Dors, paresseux




Surpris dans son sommeil par un bruyant raffut,
Un paresseux s’enquiert de l’objet du chahut.
Il n’ouvre qu’un seul œil, et ne tend qu’une oreille,
N’ayant besoin de plus pour voir qui le réveille.
Et comme il s’aperçoit qu’il s’agit d’un lézard,
Se rendort aussitôt, sans lui donner d’égards.
« Holà ! dit le lézard.

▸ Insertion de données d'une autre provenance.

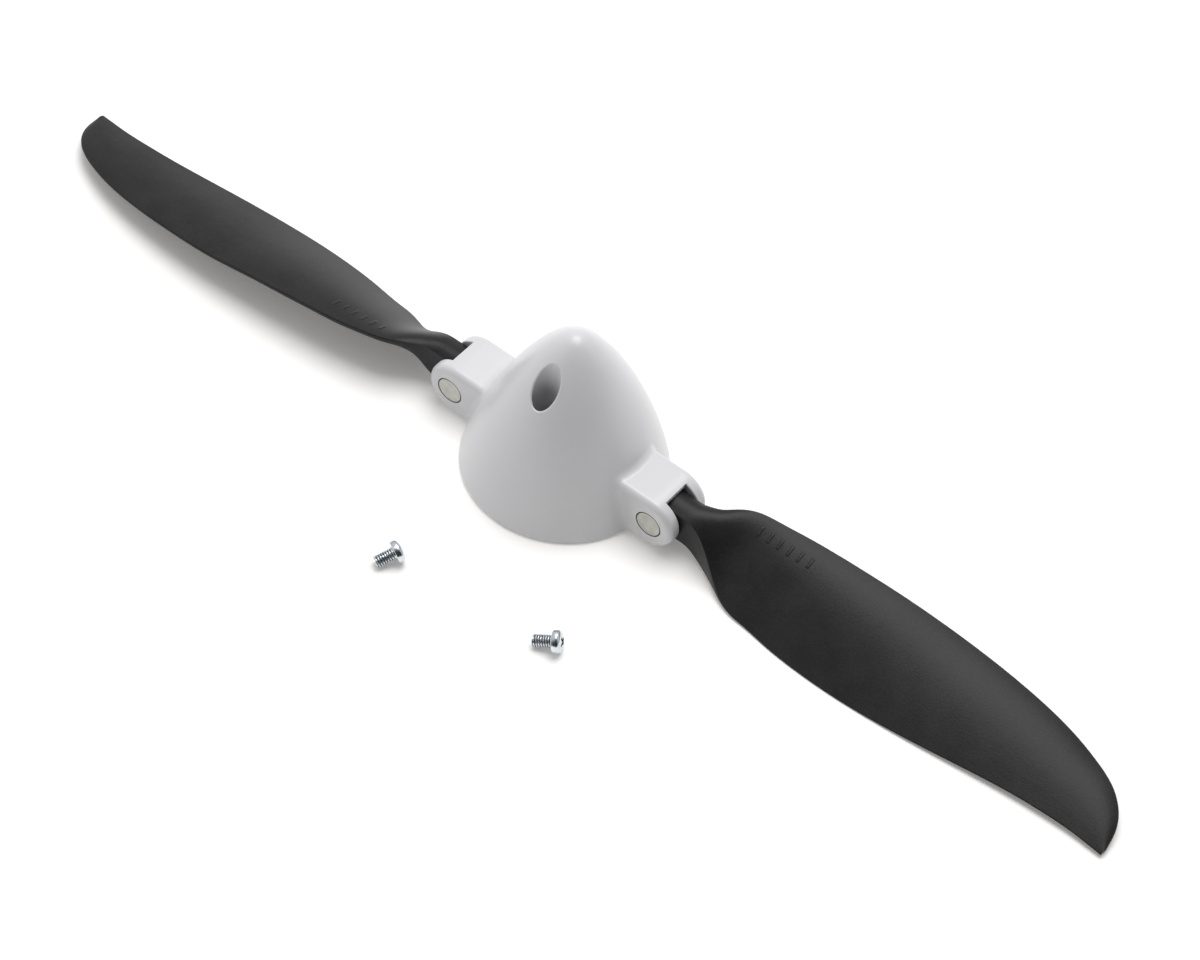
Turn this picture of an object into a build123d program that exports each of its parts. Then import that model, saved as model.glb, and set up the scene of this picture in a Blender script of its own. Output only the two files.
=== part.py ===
from build123d import *
import os
from math import atan, cos, degrees, dist, hypot, pi, radians, sin, sqrt

# Folding propeller for a radio-controlled motor glider, with its two loose fixing screws.
# Millimetres. The origin is the centre of the spinner's base, on the surface it stands on.
# +Z is the spin axis with the nose up, and the two blades reach out along +X and -X.

# Spinner shell
SPINNER_RADIUS = 19.3
SPINNER_HEIGHT = 34.8
NOSE_ROUNDNESS = 6.9        # twice the radius of curvature at the very tip of the nose
NOSE_GROWTH = 0.27          # how fast the shoulder fills out below the tip
WALL = 1.9
RIM_ROUNDING = 0.9

# Forks that hold the blades
FORK_WIDTH = 10.8
FORK_TOP = 11.7
FORK_BOTTOM = 0.7
FORK_ROUNDING = 1.2
FORK_END_CENTRE = 22.45
FORK_INNER_END = 12.5
SLOT_WIDTH = 5.6
EAR_ROUNDING = 0.3
STOP_EDGE = 24.4            # outer edge of the web that stops the blade from swinging forward
STOP_UNDERSIDE = 10.5
JOIN_ROUNDING = 1.8

# Hinge
PIN_X = 22.9
PIN_Z = 6.2
PIN_RADIUS = 2.75
PIN_SHORTFALL = 0.05        # how far each end face lies under the fork's side
PIN_NECK_RADIUS = 2.58      # the last bit of each end, which leaves a fine gap round its face
PIN_NECK_LENGTH = 0.5
BORE_CLEARANCE = 0.06

# Screw fixing
SCREW_SPACING = 15.0
COUNTERBORE_RADIUS = 2.4
MOUTH_ROUNDING = 0.25
SCREW_HOLE_RADIUS = 1.4
SEAT_THICKNESS = 1.6        # plastic between a screw's head and the motor's adapter
TOWER_RADIUS = 4.2
SHAFT_TUBE_RADIUS = 5.5
SHAFT_BORE_RADIUS = 3.0
SHAFT_BORE_TOP = 15.0
RIB_THICKNESS = 1.4
RIBS_ACROSS = 4             # each runs right across, from wall to wall
RIB_RECESS = 1.0            # the ribs stay this far above the back face

# Blades
EYE_RADIUS = 3.3            # round end of the blade's root, about the hinge pin, at its sides
EYE_CROWN = 0.83            # how much further it reaches in the middle
ROOT_WIDTH = 5.0
ROOT_START = 28.2           # the loft starts here, flush with the root block
ROOT_END = 28.6             # and turns into the blade from here
TRAILING_THICKNESS = 0.4
EDGE_BULGE = 0.4            # roundness of the edges
CAMBER = 0.045              # of the chord

# Root of the blade at +X, where the block widens and twists into the blade. Each row is the
# distance along X, then the trailing side and the leading side (across Y, bottom, top), then
# how far the upper face stands above a straight line and the lower face hangs below one.
ROOT_STATIONS = (
    (30.4, (-2.60, 2.50, 9.10), (2.75, 3.9, 9.80), 0.8, 0.7),
    (32.3, (-2.95, 1.70, 7.90), (3.45, 6.4, 10.05), 0.9, 0.9),
    (34.6, (-3.75, 1.15, 5.70), (5.10, 8.8, 10.50), 1.2, 1.0),
    (37.2, (-5.00, 0.85, 3.20), (6.65, 9.4, 10.60), 1.4, 0.7),
    (40.2, (-6.50, 0.60, 1.50), (7.50, 9.3, 10.40), 1.4, 0.4),
    (42.8, (-7.50, 0.45, 0.85), (7.95, 9.05, 10.15), 1.5, 0.3),
)

# The blade proper: the middle of its trailing edge, the middle of its leading edge, the
# leading edge's thickness and the greatest thickness. Near the tip the stations fan out to
# follow the round end.
BLADE_STATIONS = (
    ((47.0, -8.05, 0.40), (47.0, 8.65, 9.30), 1.05, 2.4),
    ((52.0, -8.75, 0.25), (52.0, 9.20, 9.10), 1.00, 2.3),
    ((59.0, -9.35, 0.22), (59.0, 9.80, 8.70), 0.95, 2.1),
    ((67.0, -9.45, 0.22), (67.0, 10.35, 8.15), 0.90, 1.9),
    ((76.0, -8.95, 0.36), (76.0, 10.85, 7.15), 0.80, 1.7),
    ((86.0, -7.90, 0.70), (86.0, 10.75, 6.30), 0.70, 1.5),
    ((96.0, -6.65, 1.05), (96.0, 10.05, 5.40), 0.65, 1.4),
    ((104.0, -5.85, 1.22), (104.0, 8.80, 4.60), 0.60, 1.25),
    ((110.0, -5.55, 1.20), (110.0, 7.10, 3.95), 0.55, 1.15),
    ((113.2, -5.50, 1.13), (114.6, 5.10, 3.45), 0.55, 1.05),
    ((115.9, -5.60, 1.05), (117.5, 2.85, 2.85), 0.50, 0.95),
    ((118.0, -5.75, 0.97), (119.4, 0.20, 2.15), 0.45, 0.85),
    ((119.5, -5.85, 0.90), (120.3, -2.80, 1.45), 0.40, 0.7),
    ((120.4, -5.95, 0.85), (120.6, -4.90, 1.05), 0.40, 0.6),
)

# Screws, M2.5 with a pan head and a cross recess
THREAD_RADIUS = 1.22
THREAD_LENGTH = 3.7
THREAD_BEVEL = 0.25
HEAD_RADIUS = 2.1
HEAD_HEIGHT = 1.7
HEAD_DOME = 0.8
RECESS_WIDTH = 0.6
RECESS_SPAN = 2.2
RECESS_DEPTH = 1.2
SCREW_LIFT = 0.02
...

Saurais-tu me soustraire
À ceux qui dans ma peau voient de l’alimentaire ? »
« Nous verrons ça demain, murmure l’édenté.
Cache-toi sous mon flanc, et laisse-moi ronfler. »
Blotti dans ce giron inerte et silencieux
Le reptile se dit qu’on pouvait trouver mieux.
Mais il se dit aussi qu’un de ses prédateurs
Saurait bien poireauter, comme tous les chasseurs,
Et qu’ainsi les mots dits par cette fiche molle
N’étaient ceux de quelqu’un qui perdrait la boussole.
Mais, dix-huit heures après avoir ainsi pensé,
Le paresseux pionçait toujours à poings fermés.
Il s’éveilla pourtant, disant d’un ton vaseux,
Qu’il valait mieux attendre encore un jour ou deux.
Comment considérer cette molle indolence,
Cette douce apathie ou cette nonchalance ?
Une tare, un défaut, peut-être un avantage,
Ou bien le résultat des réflexions d’un sage ?
Pour ce lézard passant comme du coq-à-l'âne
Du souffle d’un zéphyr à de la tramontane,
Ce lézard lézardant, mais sachant être vif,
Venait de découvrir le modèle exclusif
D’un être de lenteur remettant à demain
Les projets qu’il eut pu ce jour mener à bien. (1)
Le reptile pensa, quitte à tirer au flanc,
Qu’il devrait imiter cet être fainéant,
Car aucun des chasseurs n’aurait cette patience
De s’avilir autant dans la persévérance.
Alors, il partagea la vie du paresseux,
Tâchant de deviner cet animal curieux.
Il vit ce bon flemmard qui n’aimait pas l’effort
Se suffire du peu en guise de confort.
Lui, ne se déplaçant qu’en gestes léthargiques,
Il était souriant, placide et pacifique.
Le lézard admira cette passivité
Qui recelait en elle autant d’humanité.
Plus tard, en le quittant, lors qu’il dormait encor,
Il le trouva radieux, tout sourire dehors,
Et il se demanda quels songes capiteux
Pouvaient bien enivrer cet être merveilleux.


Le rêve serait-il vaccin de la bêtise ?
C’est la supposition de la fainéantise.
(Au plus l’on rêve, au mieux l’on pense :
Faisons donc confiance à notre inconscience.)

(1) On appelle cela la procrastination,
Où n’est de la prostate aucunement question.